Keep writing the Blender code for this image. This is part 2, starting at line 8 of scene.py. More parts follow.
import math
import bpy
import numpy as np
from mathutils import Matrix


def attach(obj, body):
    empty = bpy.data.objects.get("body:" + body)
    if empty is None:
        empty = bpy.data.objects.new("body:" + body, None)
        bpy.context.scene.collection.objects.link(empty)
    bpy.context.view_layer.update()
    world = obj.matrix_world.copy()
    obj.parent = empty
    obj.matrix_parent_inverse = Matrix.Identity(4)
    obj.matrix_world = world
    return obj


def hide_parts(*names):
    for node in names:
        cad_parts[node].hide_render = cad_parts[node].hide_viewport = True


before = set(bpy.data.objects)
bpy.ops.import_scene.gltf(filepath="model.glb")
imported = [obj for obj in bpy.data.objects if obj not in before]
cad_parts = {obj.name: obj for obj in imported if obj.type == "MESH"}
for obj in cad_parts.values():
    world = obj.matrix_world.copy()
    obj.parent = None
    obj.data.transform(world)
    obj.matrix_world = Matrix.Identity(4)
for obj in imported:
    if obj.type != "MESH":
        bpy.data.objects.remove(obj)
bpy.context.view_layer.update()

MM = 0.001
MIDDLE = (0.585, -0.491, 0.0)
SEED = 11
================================
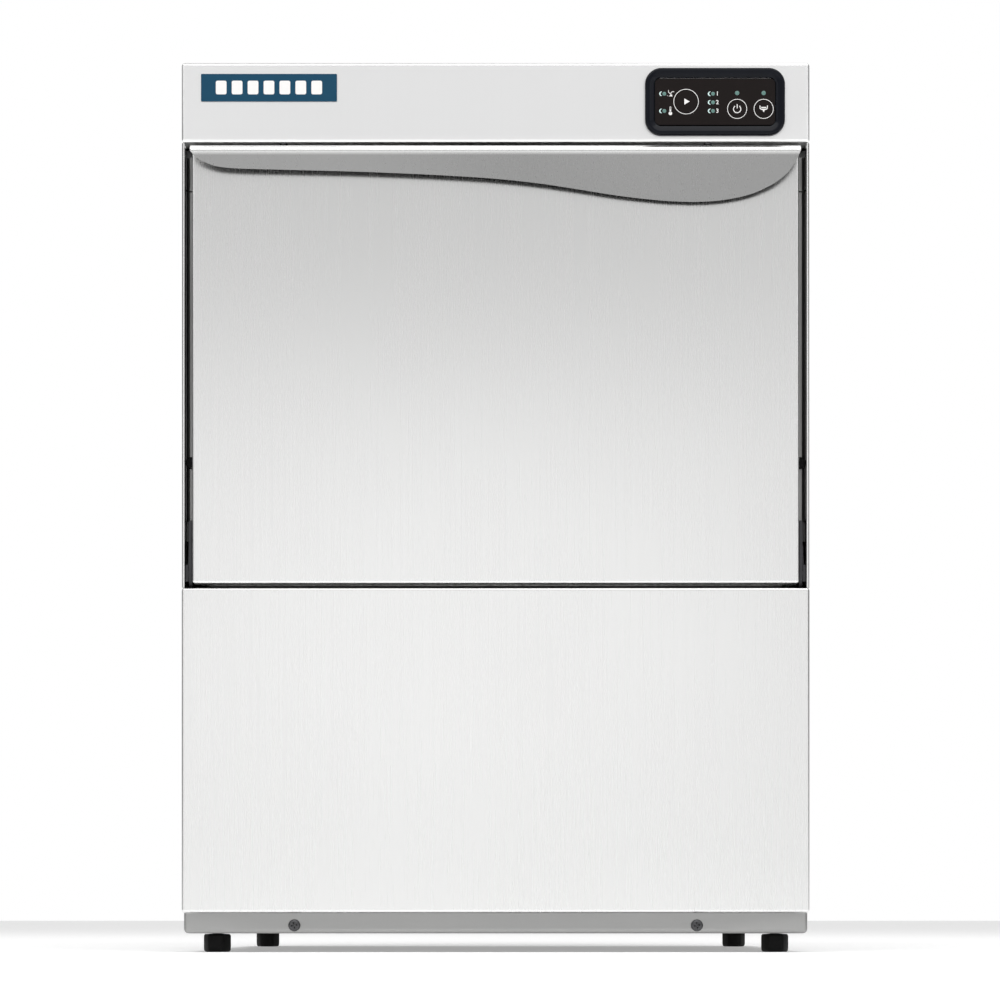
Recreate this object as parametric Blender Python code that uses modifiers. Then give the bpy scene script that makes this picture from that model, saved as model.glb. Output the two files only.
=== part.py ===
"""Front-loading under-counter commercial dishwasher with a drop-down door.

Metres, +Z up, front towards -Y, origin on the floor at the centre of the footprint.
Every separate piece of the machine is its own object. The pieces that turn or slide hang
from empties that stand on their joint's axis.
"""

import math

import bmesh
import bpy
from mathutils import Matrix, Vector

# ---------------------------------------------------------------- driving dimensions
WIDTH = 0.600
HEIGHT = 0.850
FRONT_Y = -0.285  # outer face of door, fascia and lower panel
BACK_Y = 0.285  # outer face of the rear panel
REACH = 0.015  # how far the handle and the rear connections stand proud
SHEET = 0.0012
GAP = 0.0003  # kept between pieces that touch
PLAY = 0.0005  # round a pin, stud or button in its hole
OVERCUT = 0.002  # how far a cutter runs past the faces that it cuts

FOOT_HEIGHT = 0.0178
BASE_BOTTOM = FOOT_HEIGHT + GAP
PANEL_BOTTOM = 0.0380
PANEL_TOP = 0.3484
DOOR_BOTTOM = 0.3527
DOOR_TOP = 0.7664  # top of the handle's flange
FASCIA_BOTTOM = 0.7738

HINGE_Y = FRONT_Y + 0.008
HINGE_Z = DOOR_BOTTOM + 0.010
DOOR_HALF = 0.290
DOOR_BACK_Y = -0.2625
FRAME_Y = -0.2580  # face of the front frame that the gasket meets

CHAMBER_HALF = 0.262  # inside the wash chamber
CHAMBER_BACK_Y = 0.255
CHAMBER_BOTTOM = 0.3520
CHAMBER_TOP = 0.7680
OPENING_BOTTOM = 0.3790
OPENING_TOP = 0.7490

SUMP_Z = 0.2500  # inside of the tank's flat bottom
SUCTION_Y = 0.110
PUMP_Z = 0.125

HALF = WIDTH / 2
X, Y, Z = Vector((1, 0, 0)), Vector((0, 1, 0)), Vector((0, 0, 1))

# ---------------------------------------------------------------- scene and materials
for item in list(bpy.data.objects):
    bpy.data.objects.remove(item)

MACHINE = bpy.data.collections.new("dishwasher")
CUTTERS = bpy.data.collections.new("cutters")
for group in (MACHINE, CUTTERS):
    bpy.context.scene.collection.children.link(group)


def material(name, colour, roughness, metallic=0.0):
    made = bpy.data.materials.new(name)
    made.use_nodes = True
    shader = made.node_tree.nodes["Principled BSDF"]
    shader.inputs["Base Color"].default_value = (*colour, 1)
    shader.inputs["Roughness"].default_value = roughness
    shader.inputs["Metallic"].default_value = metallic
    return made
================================
**WORK INSTRUCTIONS**
Begin at the line that has "Recreate this object"; stop after the line that has "from mathutils import Matrix, Vector". Copy every line in that span exactly.

**RESPONSE TO THIS TASK**
Recreate this object as parametric Blender Python code that uses modifiers. Then give the bpy scene script that makes this picture from that model, saved as model.glb. Output the two files only.
=== part.py ===
"""Front-loading under-counter commercial dishwasher with a drop-down door.

Metres, +Z up, front towards -Y, origin on the floor at the centre of the footprint.
Every separate piece of the machine is its own object. The pieces that turn or slide hang
from empties that stand on their joint's axis.
"""

import math

import bmesh
import bpy
from mathutils import Matrix, Vector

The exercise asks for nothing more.